Mi trovo costretto a intervenire su un documento che rappresenta perfettamente il distacco tra chi scrive dietro una scrivania e chi vive la realtà del carcere.
Partiamo da questa “autonomia accademica” citata nel testo della recentissima circolare sulla promozione istituzionale del Corpo.
Mi chiedo: se per un agente parliamo di autonomia accademica, cosa prevediamo per un dirigente? Un master ad Harvard? È questo tipo di confusione concettuale che rivela l’ansia di legittimazione culturale dell’Amministrazione, producendo documenti verbosi che sembrano più interessati all’apparenza che alla sostanza.
Ma c’è un aspetto ancora più preoccupante. Si parla di “diritti umani” da insegnare agli allievi agenti, ma non è forse vero che i “primi” o, comunque i “comprimari” a cui in carcere sono negati i diritti umani principalmente grazia alla costante disattenzioni/supponenza/incompetenza dell’Amministrazione, sono proprio i Poliziotti Penitenziari? Il nostro personale subisce quotidianamente aggressioni, turni massacranti e condizioni di lavoro oltre il limite dell’umana sopportazione, però i diritti umani, fa comodo affermare che solo quelli dei detenuti. Non trova qualcuno una contraddizione in questo? Come possiamo parlare di diritti quando non riusciamo a garantire quelli basilari dei nostri operatori?

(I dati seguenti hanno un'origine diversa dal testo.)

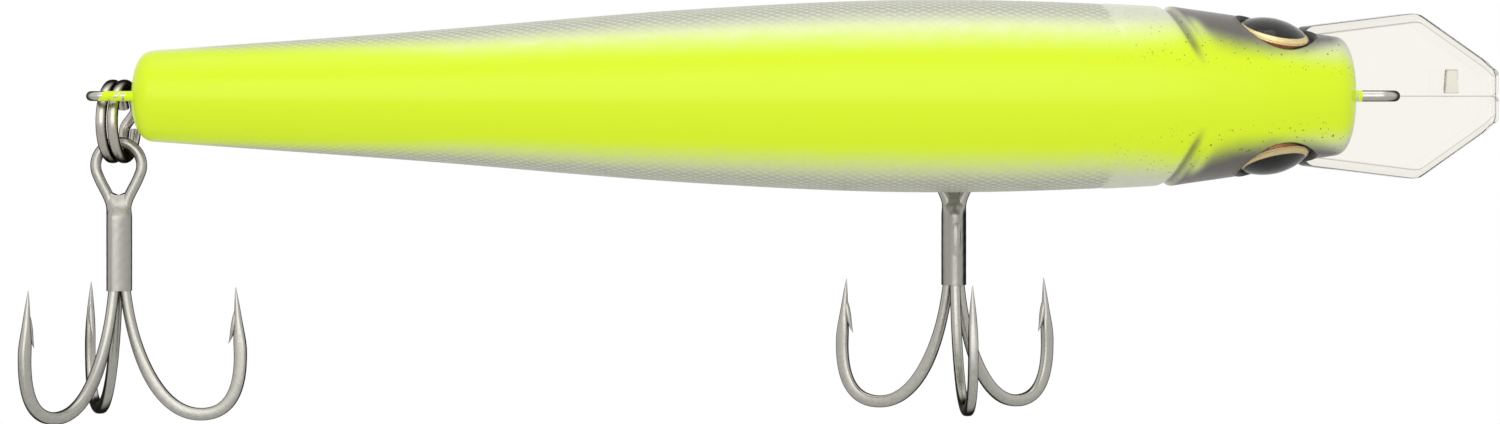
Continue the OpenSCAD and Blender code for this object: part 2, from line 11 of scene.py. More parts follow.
import bpy
import numpy as np
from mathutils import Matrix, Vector


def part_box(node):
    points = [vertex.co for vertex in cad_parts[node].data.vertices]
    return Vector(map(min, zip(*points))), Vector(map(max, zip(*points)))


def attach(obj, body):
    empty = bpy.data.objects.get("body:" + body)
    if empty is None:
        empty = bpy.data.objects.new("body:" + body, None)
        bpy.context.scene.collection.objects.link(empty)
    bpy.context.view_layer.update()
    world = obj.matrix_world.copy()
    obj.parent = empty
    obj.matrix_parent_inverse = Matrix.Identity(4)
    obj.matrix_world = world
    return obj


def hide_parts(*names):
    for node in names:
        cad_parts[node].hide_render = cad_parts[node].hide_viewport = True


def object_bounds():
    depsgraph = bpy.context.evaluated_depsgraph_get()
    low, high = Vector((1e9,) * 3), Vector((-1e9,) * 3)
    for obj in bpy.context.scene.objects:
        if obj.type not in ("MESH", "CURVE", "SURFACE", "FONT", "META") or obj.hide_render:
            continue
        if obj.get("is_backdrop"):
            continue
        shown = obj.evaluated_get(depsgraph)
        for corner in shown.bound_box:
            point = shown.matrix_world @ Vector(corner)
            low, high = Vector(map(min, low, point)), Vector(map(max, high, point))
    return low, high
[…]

L’impronta culturale che l’Amministrazione cerca di propagandare sa tanto di imposizione dall’alto, di una visione dirigistica e illiberale che non tiene conto della realtà sul campo. Dietro paroloni come “progettazione congiunta”, “ampliamento dell’offerta formativa” e “percorsi strategici” si nasconde un vuoto operativo preoccupante.
La verità è semplice: abbiamo bisogno di meno retorica e più sostanza. Meno circolari pompose e più protocolli operativi chiari. Meno “autonomia accademica” e più attenzione alle condizioni reali di lavoro del personale.
Questa ricerca ossessiva di legittimazione attraverso un linguaggio artificiosamente elevato non solo è inefficace: è sintomo di un’Amministrazione che ha perso il contatto con la realtà quotidiana del sistema penitenziario.
È ora di tornare con i piedi per terra. Il personale non ha bisogno di proclami altisonanti, ma di risposte concrete ai problemi quotidiani. E finché continueremo a nasconderci dietro questa cortina di fumo fatta di belle parole, la situazione non potrà che peggiorare, come temiamo avvenga da subito ovvero già nelle prime settimane del prossimo febbraio per scelte centrali che potrebbero persino risultare clamorose; ma tanto piove sempre più spesso sul bagnato!
Lo sappiamo, ce lo dicono in tanti, che come OSAPP continuiamo a predicare nel deserto e che ai Colleghi, per farli contenti e co…, basta promettergli di fare, prima poi, parte del Gio, Notp, Gom, Nic, Nir etc. etc. con tanto di stemmi, distintivi, lampeggianti e palette.
Noi, invece, sappiamo che non è così e che, anche grazie a Noi dell’OSAPP, esiste e si stanno rafforzando l’unità di intenti tra Colleghi, la volontà di migliorare e la consapevolezza di ciò che veramente conta per il Corpo.